Ya se está convirtiendo en costumbre. La Iglesia Católica y Romana debe pedir perdón por todo, casi hasta por existir. Ninguna otra institución -incluidas las religiones más variopintas- es tan vilipendiada y denostada. Ya no digamos en España, donde ser anticlerical o denigrar venga o no a cuento a la Iglesia es un timbre de democrática "modernez" (con Z de zote) y de pedigrí ideológico y cultural (?). Todo vale. En algunos medios de comunicación resulta casi obsesivo. Y sin casi. Muy pocas veces se da de la religión católica una visión positiva o digna. O al menos ecuánime. O simplemente plantearse el decir la verdad. Es más fácil recurrir a la ironía de la caricatura o a la charlotada de un "progresismo" presuntuoso y hueco.
 
Cicatería, resentimiento e ignorancia transforman la noticia en esperpento, y en culebrón su doctrina, lo más sagrado. Sonrisas cómplices, ácida mordiente, desplantes, prejuicios bobalicones, comentarios procaces o misticismos a la violeta rubrican la farsa. Son muchos los que, impunemente, se creen con derecho a insultar a la Iglesia Católica, viendo lo que no hay o faltando deliberadamente a la verdad. Para medrar, para vender o para darse fuste en determinados ambientes. La Iglesia es mi Madre y llevo mal, lo confieso, tanto menosprecio altisonante, tanta tontería irrespirable. Porque una cosa es poner la otra mejilla y otra muy distinta ser imbécil.

En el morbo que siempre tiene entre nosotros lo anticlerical, no deja de asombrarme la impunidad, la petulancia de ciertos gestos, los tópicos más rancios, el poco rigor profesional de algunos y el afán redentor de muchos a los que en realidad la Iglesia les importa una higa. Es más, querrían que dejara de existir o que los católicos estuviéramos calladitos. Y no nos engañemos con melifluas consideraciones, porque es en lo que están. Se afanan en ello y se ufanan ante los demás.

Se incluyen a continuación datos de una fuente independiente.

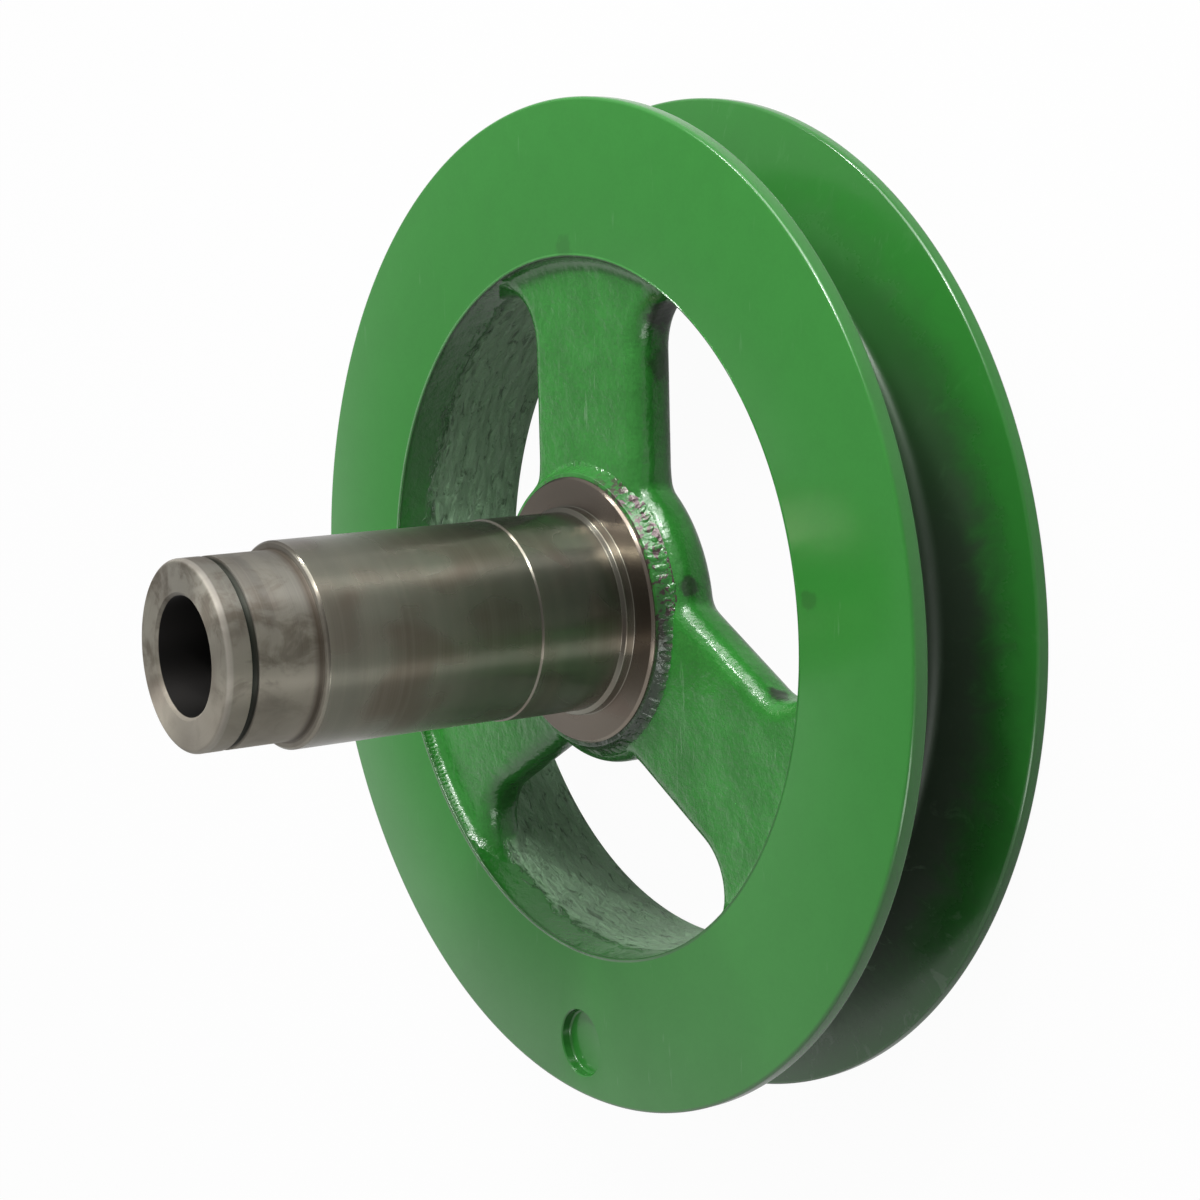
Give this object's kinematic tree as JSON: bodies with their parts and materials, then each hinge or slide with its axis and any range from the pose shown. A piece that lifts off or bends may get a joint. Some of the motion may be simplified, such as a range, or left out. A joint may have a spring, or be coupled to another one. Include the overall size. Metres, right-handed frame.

¿Vamos a dejar que sigan escupiendo sobre Dios por mucho tiempo sin decir nada, sin hacer nada? Los cristianos debemos ceñirnos los lomos y salir a la palestra con nuestro testimonio: con nuestra palabra y con nuestras obras. Y con nuestro voto. O se nos comerán por los pies hasta llegar al alma, acostumbrando nuestras vidas a la mentira, o a la comodidad cobarde del "no pasa nada", del "ya vendrán tiempos mejores".